##### Given data
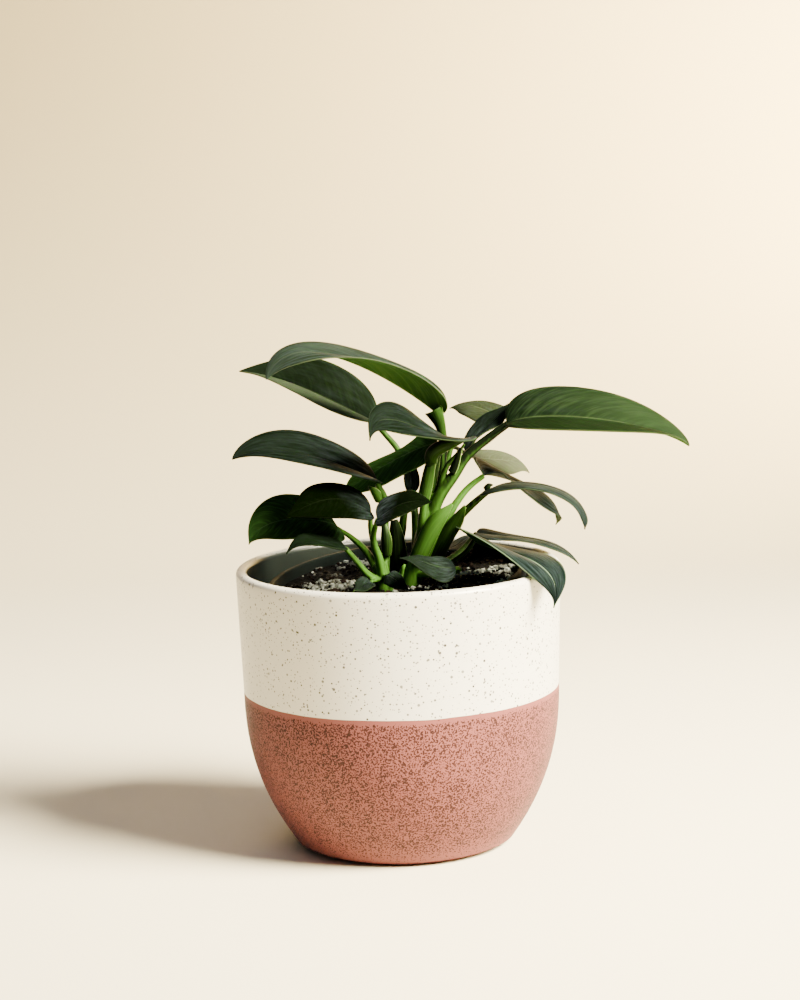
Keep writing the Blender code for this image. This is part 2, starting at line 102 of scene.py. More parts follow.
def new_material(name):
    """An empty material with its shader, ready for nodes."""
    made = bpy.data.materials.new(name)
    made.use_nodes = True
    return made, made.node_tree, made.node_tree.nodes["Principled BSDF"]


def add_piece(name, bm, materials, slot, *stands_for):
    """Makes the finished bmesh an object of the plant."""
    mesh = bpy.data.meshes.new(name)
    bm.to_mesh(mesh)
    bm.free()
    for material in materials:
        mesh.materials.append(material)
    piece = bpy.data.objects.new(name, mesh)
    bpy.context.scene.collection.objects.link(piece)
    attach(piece, "root")
    if stands_for:
        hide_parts(*stands_for)
    return piece


def smooth(piece, degrees=40):
    """Shades the piece smooth, but keeps edges sharper than this angle crisp."""
    piece.data.shade_smooth()
    piece.data.set_sharp_from_angle(angle=math.radians(degrees))


# %% [markdown]
# ## Stage and light
# The pot stands on a pale warm sweep: a floor that curves up into a wall far behind, so that no line shows
# where they meet. One soft lamp stands to the right and in front, a third of the way up the sky, and throws the
# shadow to the left. The rest of the light is warm, weak and comes from everywhere.

# %% Sweep
SWEEP_HALF_WIDTH = 0.9
SWEEP_FRONT = -0.7
SWEEP_BACK = 0.64
SWEEP_BEND = 0.6
SWEEP_TOP = 0.9
bm = bmesh.new()
corner = bm.verts.new((-SWEEP_HALF_WIDTH, SWEEP_FRONT, 0))
line = [corner, bm.verts.new((-SWEEP_HALF_WIDTH, SWEEP_BACK, 0))]
edges = [bm.edges.new(line)]
turn = bmesh.ops.spin(
    bm,
    geom=[line[1]],
    cent=(0, SWEEP_BACK, SWEEP_BEND),
    axis=(1, 0, 0),
    angle=math.radians(90),
    steps=24,
)
last = [item for item in turn["geom_last"] if isinstance(item, bmesh.types.BMVert)][0]
top = bm.verts.new((-SWEEP_HALF_WIDTH, SWEEP_BACK + SWEEP_BEND, SWEEP_TOP))
bm.edges.new((last, top))
swept = bmesh.ops.extrude_edge_only(bm, edges=bm.edges)
moved = [item for item in swept["geom"] if isinstance(item, bmesh.types.BMVert)]
bmesh.ops.translate(bm, verts=moved, vec=(2 * SWEEP_HALF_WIDTH, 0, 0))
bmesh.ops.recalc_face_normals(bm, faces=bm.faces)
sweep_mesh = bpy.data.meshes.new("sweep")
bm.to_mesh(sweep_mesh)
bm.free()
sweep = bpy.data.objects.new("sweep", sweep_mesh)
bpy.context.scene.collection.objects.link(sweep)
sweep_mesh.shade_smooth()
paper, tree, shader = new_material("painted sweep")
shader.inputs["Base Color"].default_value = linear("#cfc6ae")
shader.inputs["Roughness"].default_value = 0.9
sweep_mesh.materials.append(paper)

# %% Lamps and sky
LAMP_FROM_RIGHT = math.radians(27)
LAMP_HEIGHT = math.radians(35)
LAMP_DISTANCE = 1.8
LAMP_SIZE = 1.0
LAMP_POWER = 81.0
LAMP_SPREAD = math.radians(56)
LAMP_AIM = (0.40, -0.14, 0.11)
WALL_LAMP_POWER = 37.0
CEILING_LAMP_POWER = 3.6


def soft_lamp(name, size, power, colour, place, aim, spread):
    """A round soft lamp at a place, facing its aim."""
    light = bpy.data.lights.new(name, "AREA")
    light.shape = "DISK"
    light.size = size
    light.energy = power
    light.color = linear(colour)[:3]
    light.spread = spread
    made = bpy.data.objects.new(name, light)
    bpy.context.scene.collection.objects.link(made)
    made.location = place
    made.rotation_euler = (Vector(place) - Vector(aim)).to_track_quat("Z", "Y").to_euler()


towards_lamp = Vector((math.cos(LAMP_FROM_RIGHT), -math.sin(LAMP_FROM_RIGHT), math.tan(LAMP_HEIGHT)))
plant_centre = Vector((0, 0, 0.12))
key_place = plant_centre + towards_lamp.normalized() * LAMP_DISTANCE
soft_lamp("key lamp", LAMP_SIZE, LAMP_POWER, "#fff3d2", key_place, LAMP_AIM, LAMP_SPREAD)
soft_lamp("wall lamp", 0.5, WALL_LAMP_POWER, "#ffe3a6", (0.85, 0.72, 0.5), (0.2, 1.24, 0.3), math.radians(96))
soft_lamp("ceiling lamp", 1.2, CEILING_LAMP_POWER, "#dfdcf2", (-0.4, -0.15, 1.5), (-0.3, -0.15, 0.0), math.radians(100))
sky = bpy.data.worlds.new("warm room")
sky.use_nodes = True
sky.node_tree.nodes["Background"].inputs["Color"].default_value = linear("#dfe8ff")
sky.node_tree.nodes["Background"].inputs["Strength"].default_value = 0.09
bpy.context.scene.world = sky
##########
### Task prompt:
Locate the lines above that hold the word "scene". Show every one of them.

### Answer in full:
Keep writing the Blender code for this image. This is part 2, starting at line 102 of scene.py. More parts follow.
    bpy.context.scene.collection.objects.link(piece)
bpy.context.scene.collection.objects.link(sweep)
    bpy.context.scene.collection.objects.link(made)
bpy.context.scene.world = sky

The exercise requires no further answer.